%%

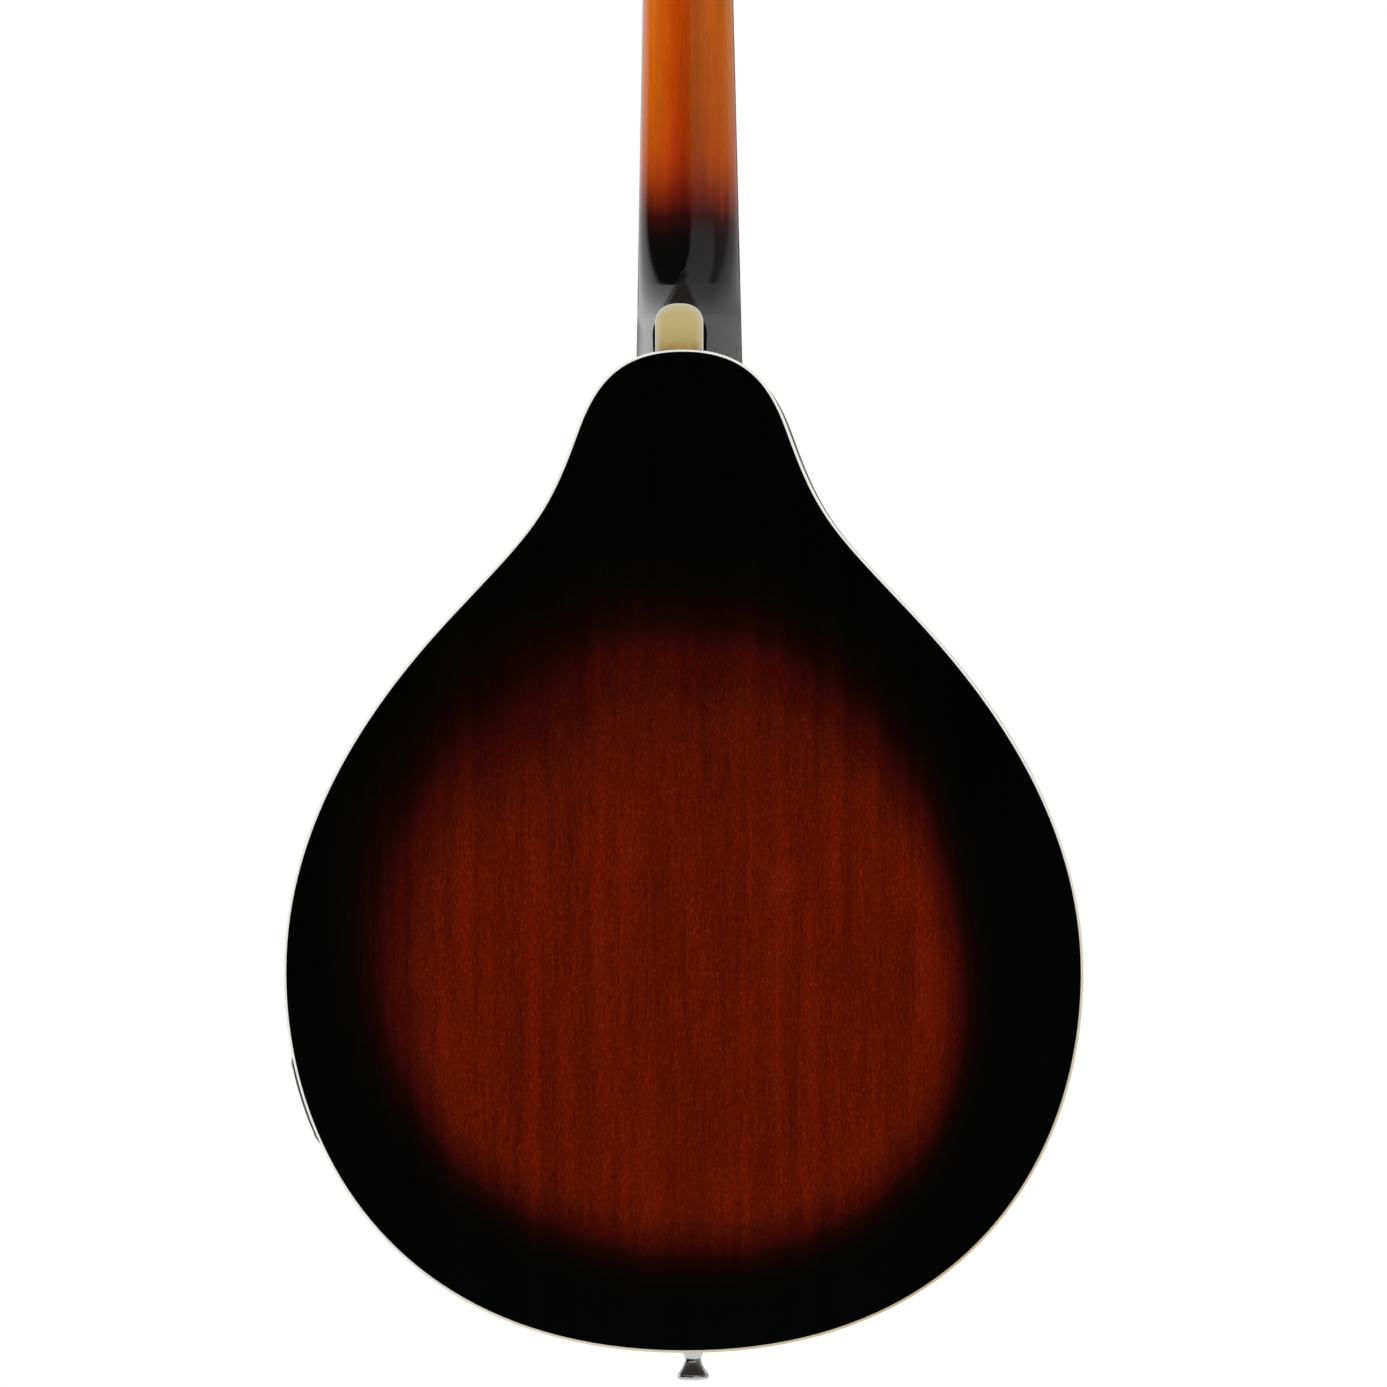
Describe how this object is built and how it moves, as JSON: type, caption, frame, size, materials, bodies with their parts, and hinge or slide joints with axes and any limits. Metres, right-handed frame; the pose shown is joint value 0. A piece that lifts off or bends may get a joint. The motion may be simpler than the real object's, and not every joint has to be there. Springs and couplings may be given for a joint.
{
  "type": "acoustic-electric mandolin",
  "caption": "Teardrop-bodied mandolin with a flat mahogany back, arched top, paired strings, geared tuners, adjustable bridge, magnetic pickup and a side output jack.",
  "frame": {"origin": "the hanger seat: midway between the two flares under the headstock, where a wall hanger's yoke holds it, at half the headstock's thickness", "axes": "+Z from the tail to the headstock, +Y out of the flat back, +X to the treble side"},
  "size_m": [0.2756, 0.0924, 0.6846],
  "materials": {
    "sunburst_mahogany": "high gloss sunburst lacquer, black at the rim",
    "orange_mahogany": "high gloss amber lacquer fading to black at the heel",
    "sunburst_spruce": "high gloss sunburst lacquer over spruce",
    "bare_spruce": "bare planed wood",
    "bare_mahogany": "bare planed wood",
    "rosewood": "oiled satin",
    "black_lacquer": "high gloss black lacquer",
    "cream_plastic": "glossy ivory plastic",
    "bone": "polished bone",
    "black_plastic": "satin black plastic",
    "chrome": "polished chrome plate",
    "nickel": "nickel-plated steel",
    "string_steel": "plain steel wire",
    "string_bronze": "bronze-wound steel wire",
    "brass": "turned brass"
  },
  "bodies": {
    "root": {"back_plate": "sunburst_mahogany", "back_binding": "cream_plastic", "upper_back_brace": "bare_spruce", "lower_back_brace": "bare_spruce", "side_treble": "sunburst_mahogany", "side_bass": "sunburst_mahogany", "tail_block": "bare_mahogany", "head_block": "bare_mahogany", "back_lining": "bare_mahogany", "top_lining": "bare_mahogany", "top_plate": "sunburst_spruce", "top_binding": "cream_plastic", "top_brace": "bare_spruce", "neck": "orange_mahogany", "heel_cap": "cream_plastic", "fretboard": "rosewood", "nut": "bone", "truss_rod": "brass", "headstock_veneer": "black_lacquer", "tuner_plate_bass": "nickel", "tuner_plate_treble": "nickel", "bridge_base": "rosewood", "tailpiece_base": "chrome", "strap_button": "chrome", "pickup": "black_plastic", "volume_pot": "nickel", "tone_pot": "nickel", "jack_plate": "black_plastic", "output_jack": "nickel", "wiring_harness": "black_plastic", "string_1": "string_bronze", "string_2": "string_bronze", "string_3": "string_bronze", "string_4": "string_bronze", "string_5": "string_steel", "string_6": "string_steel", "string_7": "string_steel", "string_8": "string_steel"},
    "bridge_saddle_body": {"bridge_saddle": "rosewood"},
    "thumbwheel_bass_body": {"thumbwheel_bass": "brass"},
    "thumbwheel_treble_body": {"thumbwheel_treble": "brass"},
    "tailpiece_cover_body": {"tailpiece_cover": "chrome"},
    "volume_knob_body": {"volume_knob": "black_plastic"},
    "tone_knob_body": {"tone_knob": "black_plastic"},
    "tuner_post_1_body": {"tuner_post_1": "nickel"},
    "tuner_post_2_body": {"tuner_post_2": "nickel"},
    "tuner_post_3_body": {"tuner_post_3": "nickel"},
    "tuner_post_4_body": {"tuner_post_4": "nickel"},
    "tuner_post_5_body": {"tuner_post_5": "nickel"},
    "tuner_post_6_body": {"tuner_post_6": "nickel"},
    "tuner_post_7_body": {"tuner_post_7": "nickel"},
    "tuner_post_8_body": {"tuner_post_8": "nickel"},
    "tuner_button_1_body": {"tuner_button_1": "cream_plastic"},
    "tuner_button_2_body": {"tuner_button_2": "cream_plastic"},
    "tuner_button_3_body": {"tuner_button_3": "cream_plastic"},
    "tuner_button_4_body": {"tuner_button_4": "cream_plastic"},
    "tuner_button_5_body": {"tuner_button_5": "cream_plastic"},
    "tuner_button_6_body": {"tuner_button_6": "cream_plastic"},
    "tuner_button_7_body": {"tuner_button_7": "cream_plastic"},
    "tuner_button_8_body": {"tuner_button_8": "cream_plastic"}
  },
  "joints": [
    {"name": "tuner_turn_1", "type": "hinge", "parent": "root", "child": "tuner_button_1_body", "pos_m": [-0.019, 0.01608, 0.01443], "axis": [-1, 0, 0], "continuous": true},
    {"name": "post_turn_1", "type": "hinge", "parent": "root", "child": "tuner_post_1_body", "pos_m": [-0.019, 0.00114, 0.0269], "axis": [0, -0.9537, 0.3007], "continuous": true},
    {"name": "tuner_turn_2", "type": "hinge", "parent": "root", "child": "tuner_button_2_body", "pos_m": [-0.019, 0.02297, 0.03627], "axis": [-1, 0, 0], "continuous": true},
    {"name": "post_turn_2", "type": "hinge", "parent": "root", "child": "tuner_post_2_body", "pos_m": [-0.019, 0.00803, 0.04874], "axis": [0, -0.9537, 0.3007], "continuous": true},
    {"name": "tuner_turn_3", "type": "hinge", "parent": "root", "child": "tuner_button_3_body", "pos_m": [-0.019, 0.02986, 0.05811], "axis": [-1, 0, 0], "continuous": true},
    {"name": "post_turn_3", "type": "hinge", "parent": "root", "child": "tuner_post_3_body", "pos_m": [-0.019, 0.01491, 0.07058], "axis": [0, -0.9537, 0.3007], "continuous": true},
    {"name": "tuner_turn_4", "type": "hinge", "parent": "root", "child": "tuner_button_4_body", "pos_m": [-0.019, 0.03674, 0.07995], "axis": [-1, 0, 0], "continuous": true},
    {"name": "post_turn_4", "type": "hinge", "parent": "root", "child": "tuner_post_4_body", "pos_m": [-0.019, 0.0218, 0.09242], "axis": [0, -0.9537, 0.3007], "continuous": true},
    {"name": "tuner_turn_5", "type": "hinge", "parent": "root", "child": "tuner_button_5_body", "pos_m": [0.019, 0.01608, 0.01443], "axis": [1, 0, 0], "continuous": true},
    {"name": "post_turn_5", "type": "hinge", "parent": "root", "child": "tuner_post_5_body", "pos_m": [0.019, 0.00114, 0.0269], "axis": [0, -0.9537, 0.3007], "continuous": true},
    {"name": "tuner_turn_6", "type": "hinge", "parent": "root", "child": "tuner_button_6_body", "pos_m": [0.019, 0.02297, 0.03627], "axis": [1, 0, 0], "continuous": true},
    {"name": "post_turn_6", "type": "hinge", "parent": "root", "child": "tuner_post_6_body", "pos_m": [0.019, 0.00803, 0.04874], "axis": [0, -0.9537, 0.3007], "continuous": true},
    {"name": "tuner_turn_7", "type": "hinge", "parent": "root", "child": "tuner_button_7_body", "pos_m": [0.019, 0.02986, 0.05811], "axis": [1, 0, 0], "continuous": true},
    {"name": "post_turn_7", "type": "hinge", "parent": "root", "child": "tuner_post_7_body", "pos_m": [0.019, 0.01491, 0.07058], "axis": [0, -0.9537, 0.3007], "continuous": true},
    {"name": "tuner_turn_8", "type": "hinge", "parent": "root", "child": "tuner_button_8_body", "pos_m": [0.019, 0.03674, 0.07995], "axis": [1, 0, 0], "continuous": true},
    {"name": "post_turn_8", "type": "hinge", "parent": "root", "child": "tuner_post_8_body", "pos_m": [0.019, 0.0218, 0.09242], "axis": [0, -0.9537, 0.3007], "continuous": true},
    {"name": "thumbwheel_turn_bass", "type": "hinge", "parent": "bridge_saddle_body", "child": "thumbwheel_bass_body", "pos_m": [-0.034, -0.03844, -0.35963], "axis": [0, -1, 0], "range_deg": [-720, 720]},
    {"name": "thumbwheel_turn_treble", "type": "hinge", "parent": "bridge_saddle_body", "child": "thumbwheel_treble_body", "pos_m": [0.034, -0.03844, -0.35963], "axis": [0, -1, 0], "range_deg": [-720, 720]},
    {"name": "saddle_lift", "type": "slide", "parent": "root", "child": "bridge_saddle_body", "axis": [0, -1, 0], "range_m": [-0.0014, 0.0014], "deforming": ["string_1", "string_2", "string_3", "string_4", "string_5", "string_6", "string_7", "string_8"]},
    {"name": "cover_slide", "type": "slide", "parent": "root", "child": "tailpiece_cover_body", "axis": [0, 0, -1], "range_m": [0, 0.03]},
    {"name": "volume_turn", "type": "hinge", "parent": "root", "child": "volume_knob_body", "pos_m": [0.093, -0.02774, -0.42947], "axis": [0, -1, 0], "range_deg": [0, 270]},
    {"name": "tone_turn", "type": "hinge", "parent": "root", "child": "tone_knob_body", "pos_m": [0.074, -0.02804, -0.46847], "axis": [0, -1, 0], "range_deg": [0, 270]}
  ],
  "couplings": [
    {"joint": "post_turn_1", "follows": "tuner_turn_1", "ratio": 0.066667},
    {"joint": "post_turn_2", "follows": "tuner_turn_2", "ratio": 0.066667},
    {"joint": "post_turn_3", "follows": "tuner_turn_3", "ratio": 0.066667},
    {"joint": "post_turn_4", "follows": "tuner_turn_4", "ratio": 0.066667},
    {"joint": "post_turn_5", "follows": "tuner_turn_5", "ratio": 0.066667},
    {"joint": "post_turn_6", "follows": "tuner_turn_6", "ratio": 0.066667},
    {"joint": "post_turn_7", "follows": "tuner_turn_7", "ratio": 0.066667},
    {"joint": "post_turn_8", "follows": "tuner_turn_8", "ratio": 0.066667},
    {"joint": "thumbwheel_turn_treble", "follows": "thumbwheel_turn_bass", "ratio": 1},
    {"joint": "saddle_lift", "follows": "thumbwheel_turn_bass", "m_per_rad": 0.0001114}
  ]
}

%%

Search the listing for the word "joints". Copy every line in which it occurs.

Describe how this object is built and how it moves, as JSON: type, caption, frame, size, materials, bodies with their parts, and hinge or slide joints with axes and any limits. Metres, right-handed frame; the pose shown is joint value 0. A piece that lifts off or bends may get a joint. The motion may be simpler than the real object's, and not every joint has to be there. Springs and couplings may be given for a joint.
  "joints": [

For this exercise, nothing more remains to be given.